In contrast, Arlen, as far as I can tell, is an atheist. There aren't many atheist heroes in fantasy books and I love The Daylight War all the more for it. In the story, not only does Arlen reject the Krasian prophecy about the Deliverer, but he also rejects the Northern belief that monsters are the Creator's punishment for mankind's sin. This is because Arlen saw the truth, that the monsters, much like lions and wolves, are just animals hunting for food, they are just calamities from the natural world that happen to people. I mean, could the world be another way, where there is no earthquake and storm, where lions are herbivores, and wasps don't' sting? For Arlen, the fight is not for the glory of god and the messiah against "evil, but a matter of survival, so every man and woman should be fighting against the monsters for themselves, for all are Deliverers.

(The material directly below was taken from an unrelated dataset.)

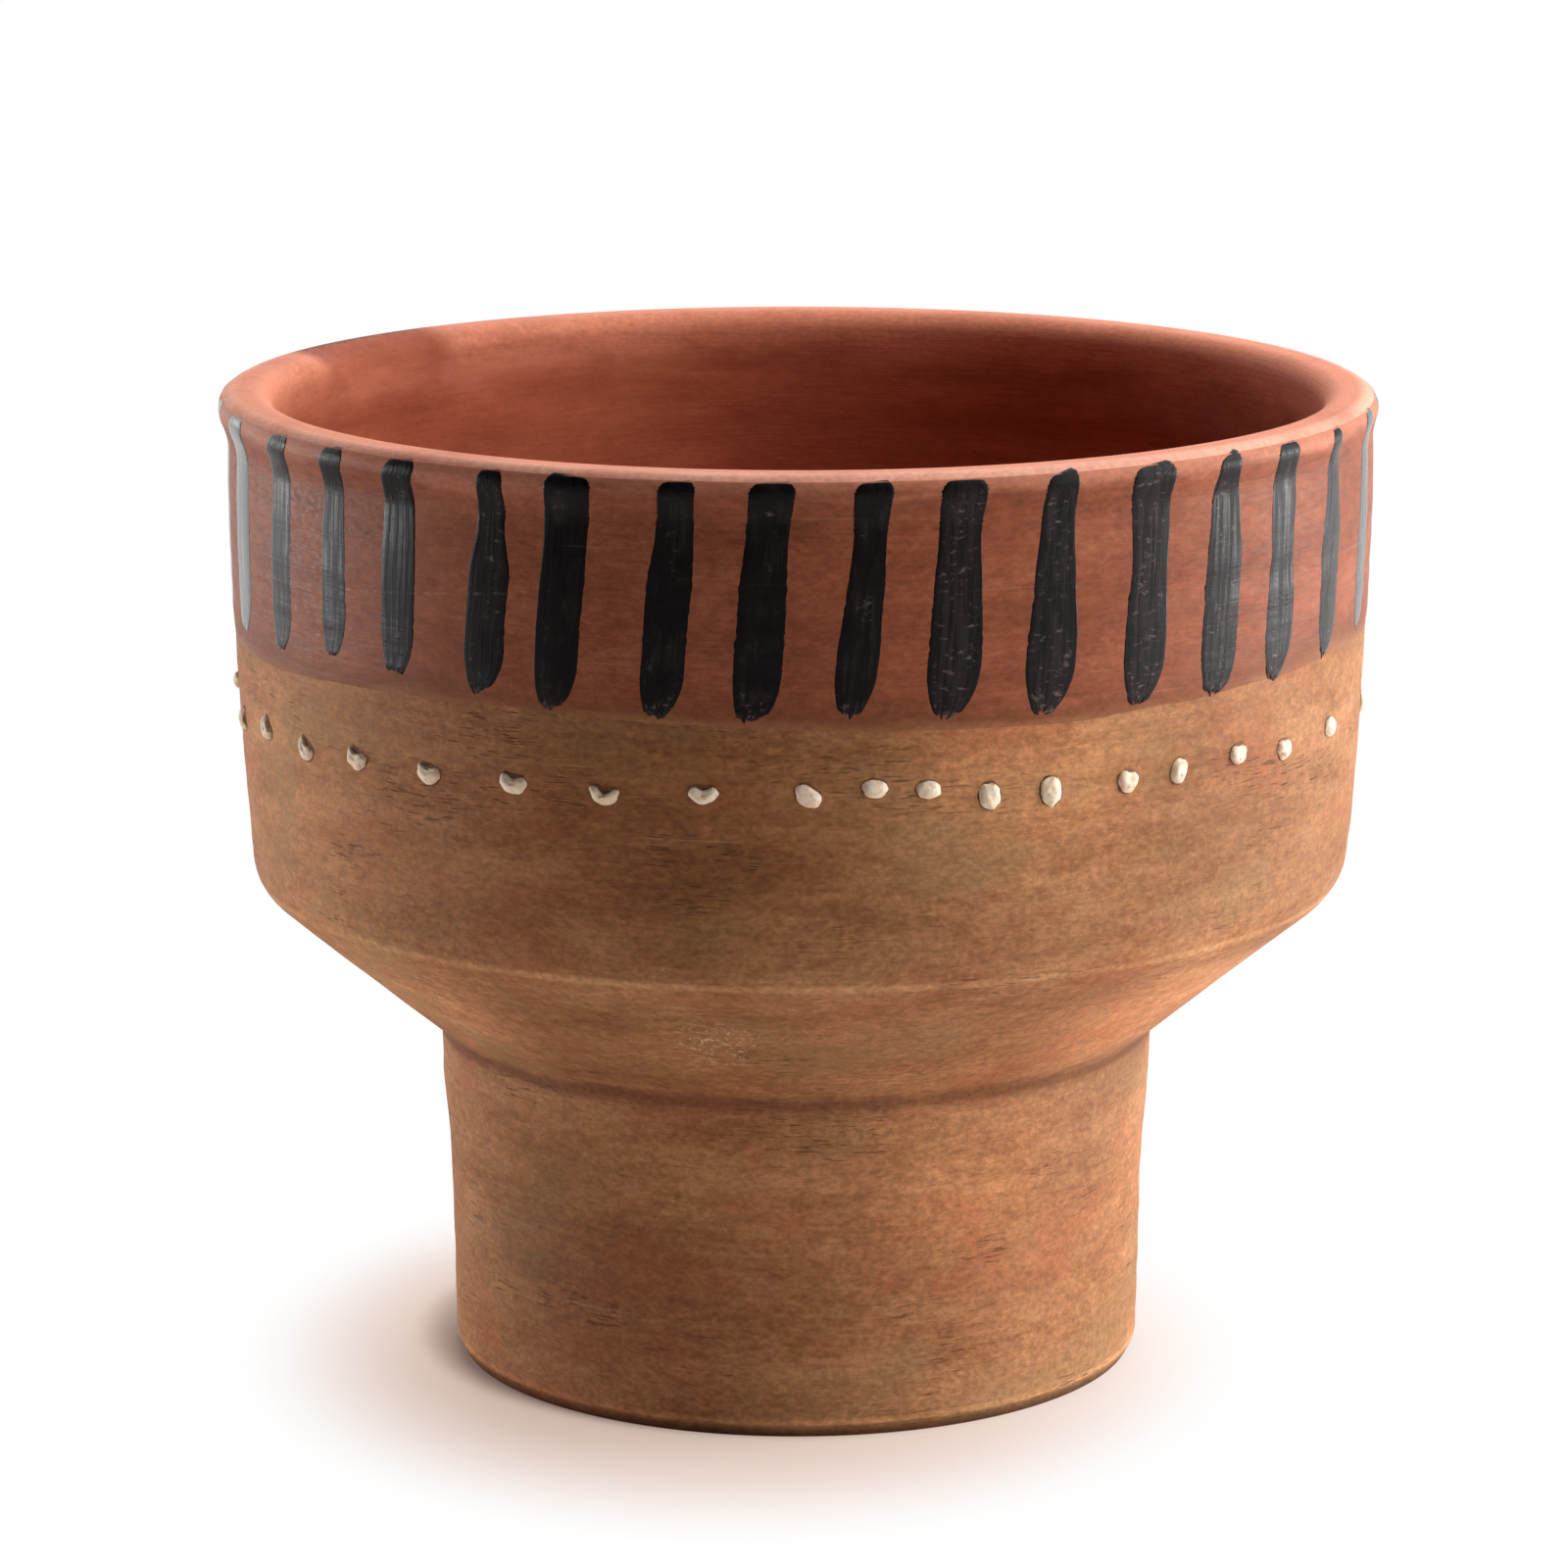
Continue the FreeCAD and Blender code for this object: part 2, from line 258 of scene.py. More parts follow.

The Daylight War, and the series as a whole, has everything I love about fantasy books. The worldbuilding is masterful, and its characters, vividly portrayed, have substance. On the premise of this wonderful tale Peter V. Brett explored the philosophy behind culture and religion, and how these human constructs can deeply affect the people and the world they live in. This is fantasy literature at its best. I highly recommend this series.